Work to do →
Print the data exactly, leaving nothing out.

Information provided →

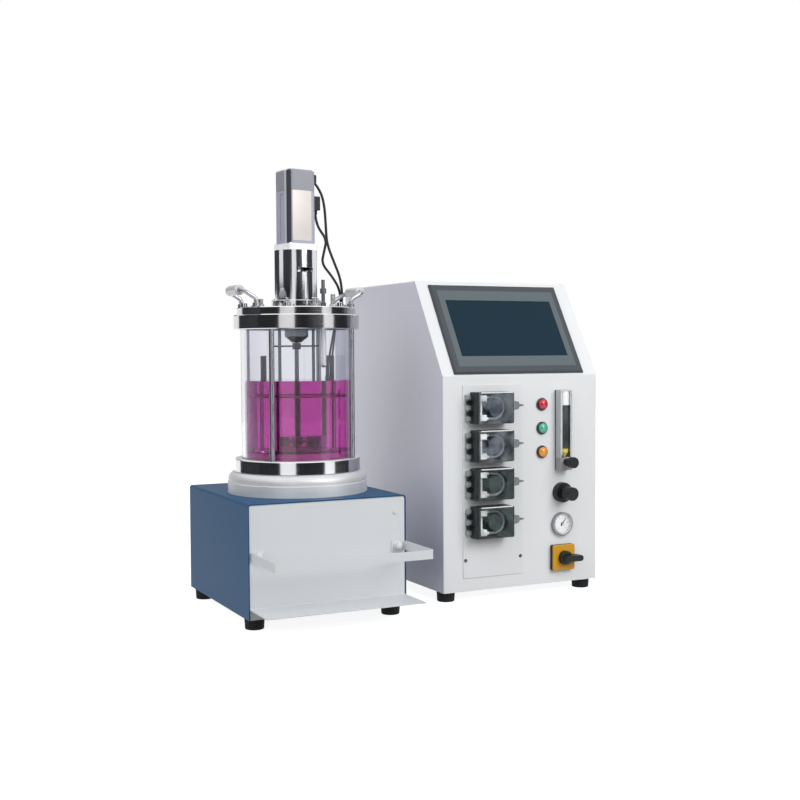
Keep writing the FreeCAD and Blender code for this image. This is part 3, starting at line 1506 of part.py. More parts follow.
def mains_inlet():
    """Appliance inlet: flange with a deep socket for a mains plug."""
    flange = rear_box((inlet_x - inlet_w / 2, inlet_x + inlet_w / 2),
                      (inlet_z - inlet_h / 2, inlet_z + inlet_h / 2), 0, inlet_t)
    case = rear_box((inlet_x - socket_w / 2 - 2, inlet_x + socket_w / 2 + 2),
                    (inlet_z - socket_h / 2 - 2, inlet_z + socket_h / 2 + 2), 0, socket_depth + 2)
    socket = rear_box((inlet_x - socket_w / 2, inlet_x + socket_w / 2),
                      (inlet_z - socket_h / 2, inlet_z + socket_h / 2), 2, socket_depth + 3)
    return flange.fuse(case).cut(socket)


def cable_plug(x):
    """Round plug in its square socket, at the end of a motor cable."""
    half = plug_flange_w / 2
    flange = rear_box((x - half, x + half), (plug_z - half, plug_z + half), 0, plug_flange_t)
    base = Vector(cabinet_left + x, cabinet_back + plug_flange_t, foot_h + plug_z)
    body = rod(plug_r, base, Vector(0, 1, 0), rear_reach - plug_tail_l - plug_flange_t)
    tail = Part.makeCone(plug_r - 1, cable_r + 1, plug_tail_l,
                         base + Vector(0, rear_reach - plug_tail_l - plug_flange_t, 0), Vector(0, 1, 0))
    return flange.fuse([body, tail])


def hose_barb(x):
    """Ribbed hose tail on a hexagon foot."""
    shape = turned((barb_bore_r, 0), (8, 0), (8, 6), (4.5, 6), (4.5, 9), (5.2, 9), (4.0, 14), (5.2, 14),
                   (4.0, 19), (5.2, 19), (3.6, rear_reach), (barb_bore_r, rear_reach))
    spot = Vector(cabinet_left + x, cabinet_back, foot_h + barb_z)
    shape.Placement = FreeCAD.Placement(spot, FreeCAD.Rotation(Vector(1, 0, 0), -90))
    return shape


save("rear_fittings", mains_inlet(), cable_plug(encoder_plug_x), cable_plug(motor_plug_x),
     *[hose_barb(barb_x - index * barb_pitch) for index in range(barb_count)])
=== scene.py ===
import bpy
import bmesh
import math
from mathutils import Matrix, Vector


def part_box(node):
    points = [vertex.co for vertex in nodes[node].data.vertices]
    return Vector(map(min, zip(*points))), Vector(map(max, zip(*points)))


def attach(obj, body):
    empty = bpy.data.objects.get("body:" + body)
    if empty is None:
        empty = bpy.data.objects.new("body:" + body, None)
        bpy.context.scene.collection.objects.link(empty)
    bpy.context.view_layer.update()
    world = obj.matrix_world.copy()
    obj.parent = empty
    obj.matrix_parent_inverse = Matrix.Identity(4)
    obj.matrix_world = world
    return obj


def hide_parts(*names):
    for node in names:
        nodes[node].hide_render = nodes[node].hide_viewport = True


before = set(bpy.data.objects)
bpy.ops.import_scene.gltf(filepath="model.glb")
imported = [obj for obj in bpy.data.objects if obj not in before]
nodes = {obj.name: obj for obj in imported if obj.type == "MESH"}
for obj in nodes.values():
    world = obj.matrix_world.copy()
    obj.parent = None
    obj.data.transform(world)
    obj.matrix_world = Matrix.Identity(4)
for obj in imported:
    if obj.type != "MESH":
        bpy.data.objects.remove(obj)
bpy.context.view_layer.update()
print("frame loaded:", len(nodes), "nodes")

# places shared by several pieces, in metres
axisX, axisY = -0.2255, -0.0455  # the vessel's upright axis
cabinetLeft, cabinetFront, cabinetBack = 0.0285, -0.1565, 0.3045
meterX = cabinetLeft + 0.268  # flow meter, regulator, gauge and switch stand in one column
pumpX = cabinetLeft + 0.098  # the pumps stand in another
lowestPump, pumpPitch = 0.1555, 0.0736
faceDepth = 0.0006  # deep enough to take in one face and nothing behind it


def newObject(name, data):
    made = bpy.data.objects.new(name, data)
    bpy.context.scene.collection.objects.link(made)
    return made


def meshOf(name, built):
    mesh = bpy.data.meshes.new(name)
    built.to_mesh(mesh)
    built.free()
    return mesh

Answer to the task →
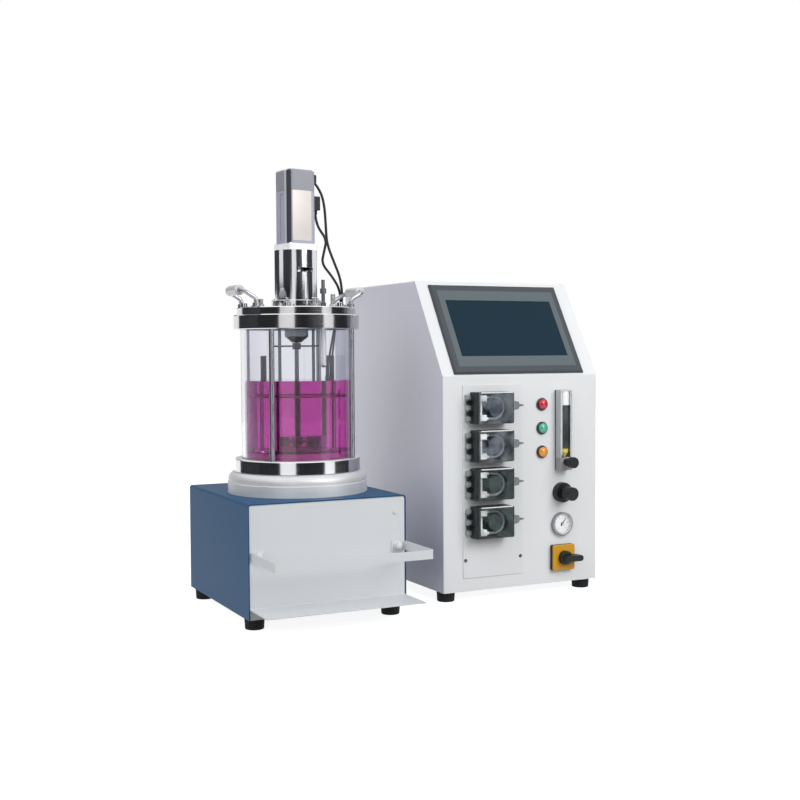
Keep writing the FreeCAD and Blender code for this image. This is part 3, starting at line 1506 of part.py. More parts follow.
def mains_inlet():
    """Appliance inlet: flange with a deep socket for a mains plug."""
    flange = rear_box((inlet_x - inlet_w / 2, inlet_x + inlet_w / 2),
                      (inlet_z - inlet_h / 2, inlet_z + inlet_h / 2), 0, inlet_t)
    case = rear_box((inlet_x - socket_w / 2 - 2, inlet_x + socket_w / 2 + 2),
                    (inlet_z - socket_h / 2 - 2, inlet_z + socket_h / 2 + 2), 0, socket_depth + 2)
    socket = rear_box((inlet_x - socket_w / 2, inlet_x + socket_w / 2),
                      (inlet_z - socket_h / 2, inlet_z + socket_h / 2), 2, socket_depth + 3)
    return flange.fuse(case).cut(socket)


def cable_plug(x):
    """Round plug in its square socket, at the end of a motor cable."""
    half = plug_flange_w / 2
    flange = rear_box((x - half, x + half), (plug_z - half, plug_z + half), 0, plug_flange_t)
    base = Vector(cabinet_left + x, cabinet_back + plug_flange_t, foot_h + plug_z)
    body = rod(plug_r, base, Vector(0, 1, 0), rear_reach - plug_tail_l - plug_flange_t)
    tail = Part.makeCone(plug_r - 1, cable_r + 1, plug_tail_l,
                         base + Vector(0, rear_reach - plug_tail_l - plug_flange_t, 0), Vector(0, 1, 0))
    return flange.fuse([body, tail])


def hose_barb(x):
    """Ribbed hose tail on a hexagon foot."""
    shape = turned((barb_bore_r, 0), (8, 0), (8, 6), (4.5, 6), (4.5, 9), (5.2, 9), (4.0, 14), (5.2, 14),
                   (4.0, 19), (5.2, 19), (3.6, rear_reach), (barb_bore_r, rear_reach))
    spot = Vector(cabinet_left + x, cabinet_back, foot_h + barb_z)
    shape.Placement = FreeCAD.Placement(spot, FreeCAD.Rotation(Vector(1, 0, 0), -90))
    return shape


save("rear_fittings", mains_inlet(), cable_plug(encoder_plug_x), cable_plug(motor_plug_x),
     *[hose_barb(barb_x - index * barb_pitch) for index in range(barb_count)])
=== scene.py ===
import bpy
import bmesh
import math
from mathutils import Matrix, Vector


def part_box(node):
    points = [vertex.co for vertex in nodes[node].data.vertices]
    return Vector(map(min, zip(*points))), Vector(map(max, zip(*points)))


def attach(obj, body):
    empty = bpy.data.objects.get("body:" + body)
    if empty is None:
        empty = bpy.data.objects.new("body:" + body, None)
        bpy.context.scene.collection.objects.link(empty)
    bpy.context.view_layer.update()
    world = obj.matrix_world.copy()
    obj.parent = empty
    obj.matrix_parent_inverse = Matrix.Identity(4)
    obj.matrix_world = world
    return obj


def hide_parts(*names):
    for node in names:
        nodes[node].hide_render = nodes[node].hide_viewport = True


before = set(bpy.data.objects)
bpy.ops.import_scene.gltf(filepath="model.glb")
imported = [obj for obj in bpy.data.objects if obj not in before]
nodes = {obj.name: obj for obj in imported if obj.type == "MESH"}
for obj in nodes.values():
    world = obj.matrix_world.copy()
    obj.parent = None
    obj.data.transform(world)
    obj.matrix_world = Matrix.Identity(4)
for obj in imported:
    if obj.type != "MESH":
        bpy.data.objects.remove(obj)
bpy.context.view_layer.update()
print("frame loaded:", len(nodes), "nodes")

# places shared by several pieces, in metres
axisX, axisY = -0.2255, -0.0455  # the vessel's upright axis
cabinetLeft, cabinetFront, cabinetBack = 0.0285, -0.1565, 0.3045
meterX = cabinetLeft + 0.268  # flow meter, regulator, gauge and switch stand in one column
pumpX = cabinetLeft + 0.098  # the pumps stand in another
lowestPump, pumpPitch = 0.1555, 0.0736
faceDepth = 0.0006  # deep enough to take in one face and nothing behind it


def newObject(name, data):
    made = bpy.data.objects.new(name, data)
    bpy.context.scene.collection.objects.link(made)
    return made


def meshOf(name, built):
    mesh = bpy.data.meshes.new(name)
    built.to_mesh(mesh)
    built.free()
    return mesh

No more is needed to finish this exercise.